Noite passada teve assassinato em massa. Hoje de manhã, assim que cheguei ao trabalho, fui ao banheiro lavar o rosto e me deparei com dezenas de corpos espalhados pela parede. Empilhados, encolhidos e mutilados em diversos pontos da extensão que percorre o azulejo cinza, responsável por demarcar o meio da parede. Me pergunto até agora quem foi o assassino, quem foi o desalmado portador do inseticida letal. Quem violou a paz e a harmonia organizada da sociedade de formigas do banheiro do segundo andar da empresa. É provável que eu nunca saiba, pois, obviamente, um "formicídio" nunca será digno de investigações conduzidas por detetives, peritos e forenses. Os corpos não serão reconhecidos pelas famílias e os indigentes não serão nem ao menos enterrados como tais. Os minúsculos corpos jazerão exatamente no mesmo lugar onde suas vidas lhes foram arrancadas. Até que a senhora responsável pela limpeza lave o banheiro e apague das paredes todos os indícios e vítimas do cruel assassinato em massa da noite de terça-feira.
Sei que é meio difícil de ver, pois as fotos são de celular. Mas todos esses pontinhos são formigas mortas. |
Aquilo que não vemos, ouvimos ou sentimos o cheiro, não nos atinge.

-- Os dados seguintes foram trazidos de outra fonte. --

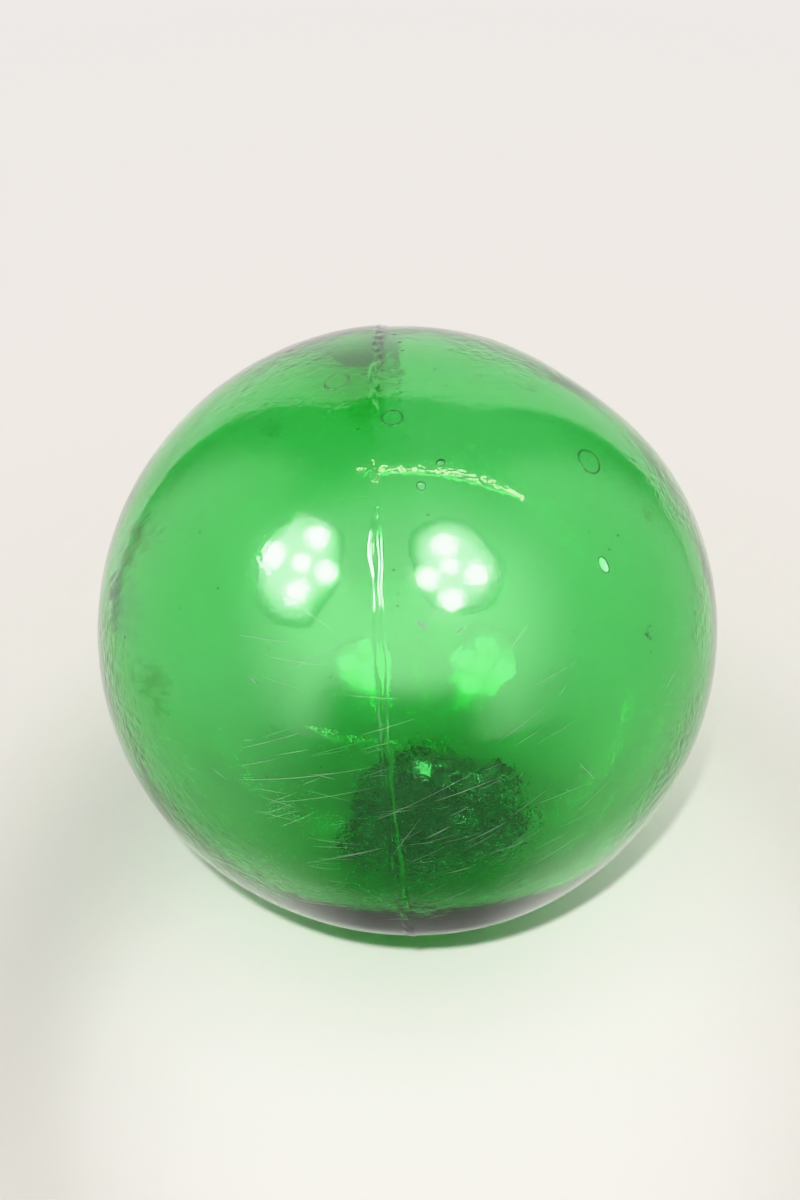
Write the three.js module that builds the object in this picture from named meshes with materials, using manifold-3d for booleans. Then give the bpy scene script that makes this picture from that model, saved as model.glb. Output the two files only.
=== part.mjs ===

Formigas não gritam de dor e, quando morrem, não ficam estateladas no chão abatidas e ensanguentadas. Assim como seu estágio de putrefação post mortem, não exala nenhum aroma fétido. As formigas vão continuar perecendo a sua volta e sua morte sempre será ignorada. É natural. Assim como é natural o fato de que haverá ocasiões em que cães, cavalos e elefantes morrerão em seu entorno e, essas sim, não passarão despercebidas. Os berros de agonia, o sangue esvaindo-se e o fedor da podridão, serão quase insuportaveis, uma afronta a seus sentidos.
Ps': É claro, grande parte disso tudo é sentido figurado. O gostoso é a interpretação individual.
Ps": Mas o formicídio foi real, eu estive andando entre os cadáveres.